In 2001, Geisel and Muhimbili University of Health and Allied Sciences in Tanzania began a research collaboration in the area of TB and HIV.
This partnership, known as the DarDar Programs has expanded to include extensive programs in research, training/capacity building and healthcare delivery. Over the years, faculty and students from Geisel, Dartmouth College, Tuck Business School and Thayer School of Engineering have participated in this broad based effort. In recent years, Dartmouth undergraduates and medical students have traveled to Dar es Salaam to work in the pediatric HIV clinic, participate in care on the wards of Muhimbili National hospital, assist in the conduct of research studies, and do public health outreach work.

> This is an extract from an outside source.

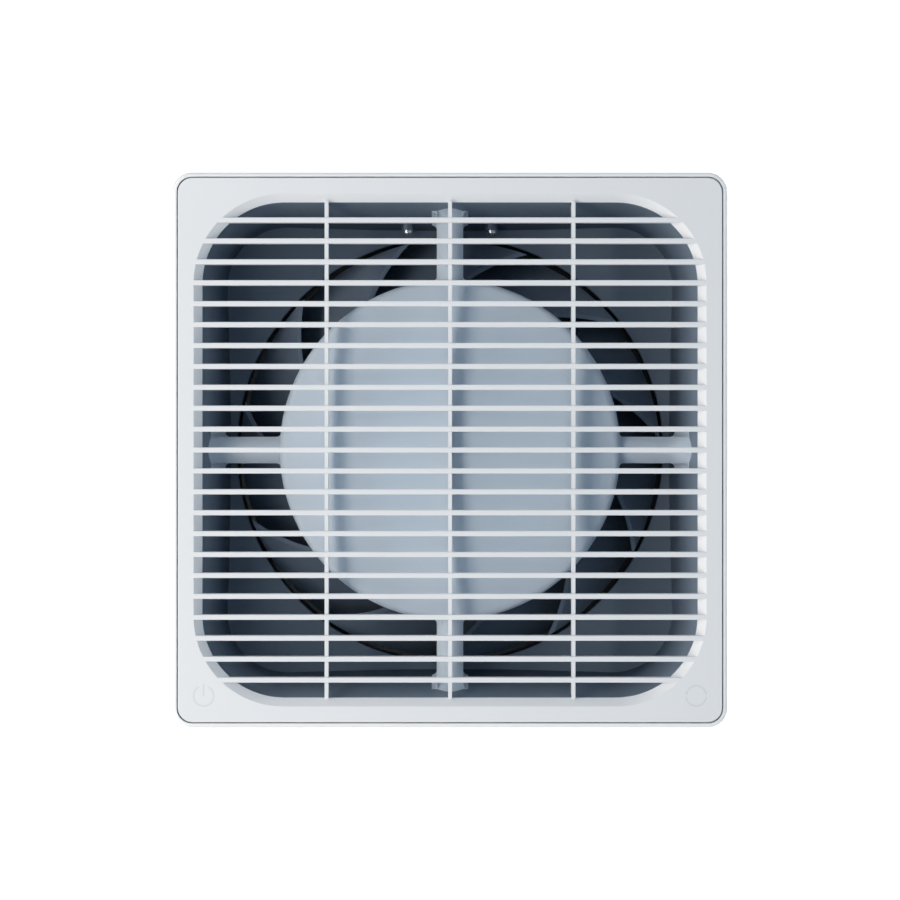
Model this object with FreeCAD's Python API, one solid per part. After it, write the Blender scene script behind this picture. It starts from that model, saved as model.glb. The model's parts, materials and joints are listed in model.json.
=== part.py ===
"""Compact box fan: a square casing with a slatted front, a tapered air duct and an axial fan.

Millimetres. Everything is built about the fan axis, with x to the right, y from the front face
towards the back and z up, and is moved at export so that the origin is the centre of the base.
"""

import FreeCAD, Part
import math
import os

V = FreeCAD.Vector

# Casing
HALF = 130.0
DEPTH = 120.0
CORNER_R = 9.0
WALL = 1.9
SHELL_END = 108.0
SHELL_BOSS_R = 4.0
SHELL_BOSS_FRONT = 88.0
SHELL_BOSS_END = 104.5
REVEAL = 0.6
FOOT_R = 7.0
FOOT_PROUD = 1.5
FOOT_SUNK = 1.0
FOOT_X = 108.0
FOOT_DEPTHS = (34.0, 100.0)
AXIS_HEIGHT = HALF + FOOT_PROUD

# Front grille
PANEL_HALF = 127.55
PANEL_R = 7.0
PANEL_BACK = 3.5
BEVEL_OUTER = 120.15
BEVEL_OUTER_R = 42.0
BEVEL_INNER = 116.3
BEVEL_INNER_R = 38.4
SLATS = 23
SLAT_PITCH = 9.797
SLAT_THICK = 2.45
SLAT_DEPTH = 5.0
SLAT_EDGE = 0.45
BAR_X = (-57.9, 0.0, 57.9)
BAR_THICK = 1.8
BAR_FRONT = 0.9
BAR_BACK = 8.2
BAR_BACK_HALF = 115.0
BAR_ROOT = 2.9
BAR_ROOT_HALF = 117.2
LEDGE_HALF = 125.6
LEDGE_THICK = 2.0
HOOK_AT = 85.0
HOOK_LENGTH = 12.0

# Touch symbols
SYMBOL_X = 115.4
SYMBOL_Z = -115.2
SYMBOL_R = 5.1
SYMBOL_LINE = 0.75
SYMBOL_SUNK = 0.4
TOUCH_BOARD = 15.0
TOUCH_BOARD_FRONT = 8.0
TOUCH_BOARD_THICK = 1.2
SPRING_R = 3.8
SPRING_WIRE_R = 0.3

# Air duct
GASKET_THICK = 1.0
DUCT_WALL = 1.8
DUCT_FRONT = PANEL_BACK + GASKET_THICK
DUCT_FRONT_HALF = 117.2
DUCT_FRONT_R = 39.3
DUCT_TAPER_END = 46.0
DUCT_END_HALF = 105.2
DUCT_END_R = 28.0
FLANGE_HALF = 123.2
FLANGE_R = 45.0
FLANGE_THICK = 2.0
THROAT_R = 103.1
THROAT_LIP = 0.3
BULKHEAD_CENTRE_DEPTH = 43.5
BULKHEAD_RISE = 7.5
BULKHEAD_OUT_R = 150.0
SHROUD_BACK = 88.0
SHROUD_FLANGE_R = 113.0
SHROUD_FLANGE_FRONT = 48.0
SHROUD_BOSS_R = 109.0
DUCT_SCREW_X = 20.2
DUCT_SCREW_DEPTH = 36.0
DUCT_SCREW_SEAT_Z = 105.7
DUCT_BOSS_Z = 111.4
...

Through a series of consecutive training grants from the Fogarty International Center of NIH beginning in 2003, several Tanzanian medical and research professionals have earned their MPH and PhD degrees from Geisel, and are now back in Tanzania helping to build research, education and clinical programs. In 2013, researchers from Geisel were awarded a five-year grant from the Fogarty International Center at the U.S. National Institutes of Health (NIH) to create a first-of-its-kind, HIV-TB-specific research institute in East Africa.
Most significant to this endeavor has been the research work led by Geisel Professor Dr. Ford von Reyn to develop a new TB vaccine. The vaccine, known as DAR-901, has been jointly researched by von Reyn and colleagues in the United States and Tanzania.
Globally, there are more than 20 research groups working on novel TB vaccine development, and Dartmouth’s group is the first to have successfully completed an efficacy trial of one of the candidates. In 2014, Geisel and Aeras, a global nonprofit biotech, announced a collaboration to jointly conduct the necessary clinical testing of this promising new vaccine. Aeras is working with Geisel to manufacture the vaccine and support the first clinical trial. If confirmed as effective, DAR-901 will be the first new TB vaccine since 1928.
In 2006, the DarDar Pediatric Program (DPP) was established with funding from the Foundation for the Treatment of Children with AIDS. Housed in a site adjacent to an adult HIV care program, DPP provides specialized pediatric care to over 700 HIV-infected children and their parents/caregivers. Dartmouth faculty contribute to the management of this program, offering clinical guidance and expertise and providing opportunities for operations research to improve healthcare delivery of comprehensive HIV care to children and adolescents.
Dartmouth colleagues have also received funding to provide technical assistance to strengthening the public health curriculum at Muhimbili University’s School of Public Health and to support and further develop the university’s ethic review board.